Features such as this one that you mentioned are a part of that, and they are a strength indeed, but not one that ensures the success of the quest/dialogue driven school of reactivity that we have been discussing in this thread. The problems of the latter, which I have already discussed extensively on previous posts in this thread, are not compensated for by this feature. If a competent developer comes around and tries to emulate PnP style interactive storytelling through systems-driven gameworld design and character diversification, that'd be an interesting experiment. As of now, however, we are merely talking of hypotheticals.

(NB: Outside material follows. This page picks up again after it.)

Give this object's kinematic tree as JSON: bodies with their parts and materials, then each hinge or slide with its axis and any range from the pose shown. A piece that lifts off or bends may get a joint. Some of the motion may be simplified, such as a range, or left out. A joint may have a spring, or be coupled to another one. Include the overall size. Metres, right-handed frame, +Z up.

It compensates all the faults by allowing the game to actually have a story in the first place. You can't have a story without characters, dialogue, events happening. Not being able to go completely off-the rails like in an PnP RPG campaign is compensated by experiencing a good narrative. Game mechanics cannot take care of everything for you. You can have neat things that happen in the story like having your party member get dusted during the resurrection, but it won't be as memorable Blood Baron's death from The Witcher 3.
Actually there is a game series that already adhered to your design philosophy, it was called Sid Meyer Pirates! Every choice in this game is dynamic. Attack British port and Brits will hate you more. Keep attacking Brit ships and their enemies will get stronger and start taking over their cities. One time a ship carrying money was sailing to a British port (and I was enemy of the Brists at the time), after it landed the city grew bigger, which caused it to have a bigger garrison and made it hard for me to take it over. So I reloaded the game, intercepted it and had much easier time. It's a neat little story, but it's hardly Planescape Torment. So you know, it's not like approach to CnC based on systems hadn't been tried here and there through the years, it's just that the result is not one good story player can interact with, but rather hundreds mediocre stories generated on the fly. Which is why games like that aren't discussed on the Codex.
Odd point to make, if anything extra-ruleset actions such as using enemies as human shields is generally easier in PnP than in cRPGs because the latter are limited by the engine.
Yes that was the point. Computers can do more epic, and challenging battles, but PnPs can actually react to uncommon tactical ideas.
Yes, but this only applies to the story-driven school of games. Mechanics-driven games do just fine.
Which ones?
Rather, I'd argue that the obvious follow-up to the failed project of story-driven games is to return to what works: mechanics-driven games. If a vanguard of actually creative devs - instead of cargo cultists - wants to actually push the envelope and try to implement PnP style interactive storytelling in the meantime, more power to them. But that'd be nothing like a Telltale game, even one "done right", because the approach needed to do that (through character diversification and gameworlds) would be inherently different (probably even incompatible) to that which Telltale games take. Again, I addressed this in some of the previous posts.
But they are not a "failed project". They didn't replicate PnP experience perfectly but that's not what they were trying to do in the first place.
Yet Wizardry was great from the get-go, as most fans of the series will tell you: to this day many of them still rank Proving Grounds of the Mad Overlord as one of the best, if not the best, in the franchise, and they usually give compelling design-related reasons for this in the process instead of nostalgia. cRPGs based on The Triad worked well from the very beginning, and they continue to be the tried and true approach ro RPG design. And come now, it's not like BIS, Troika, and Obsidian didn't have plenty of chances to iterate on their design philosophy. Again, that doesn't mean I am against experimentation, but when the alternatives to the original paradigm of cRPG design are mostly hypotheticals, it has to be admitted that the best course for the industry would be to go with said paradigm.
That said, I doubt that will happen, despite the buzzwords both traditional cRPGs and cRPGs that seek reactivity lack popular appeal. It seems that the future of the genre lies with the cinematic action RPG approach pioneered by Bioware and picked up by CD Projekt.
The problem with that argument is that Troika and Obsidian games wernen't failures, they keep to be one of the most well-liked RPGs out there. Their problems had nothing to do with the implementation of quests or CnC but rather with that their gameplay being unpolished, due to development difficulties. Baldur's Gate 2 used the exact same approach to RPGs and avoided all those problems due to having a game system that was tested and developed for years before the games was created and having 2 other IE games to be based on. The way to fix things like Arcanum is to better balance combat encounters, spells and abilities, not to complete threw standard CnC out of the window ad replace it with some complicated consequence-simulating systems that's given the track record of Troika would be ever more likely to be broken.
Regarding future of RPGs, it doesn't belong to anyone now. Oldschool games are being made, new games, blobbers, even your mechanics driven games are being made constantly in the forms of titles like Kenshi.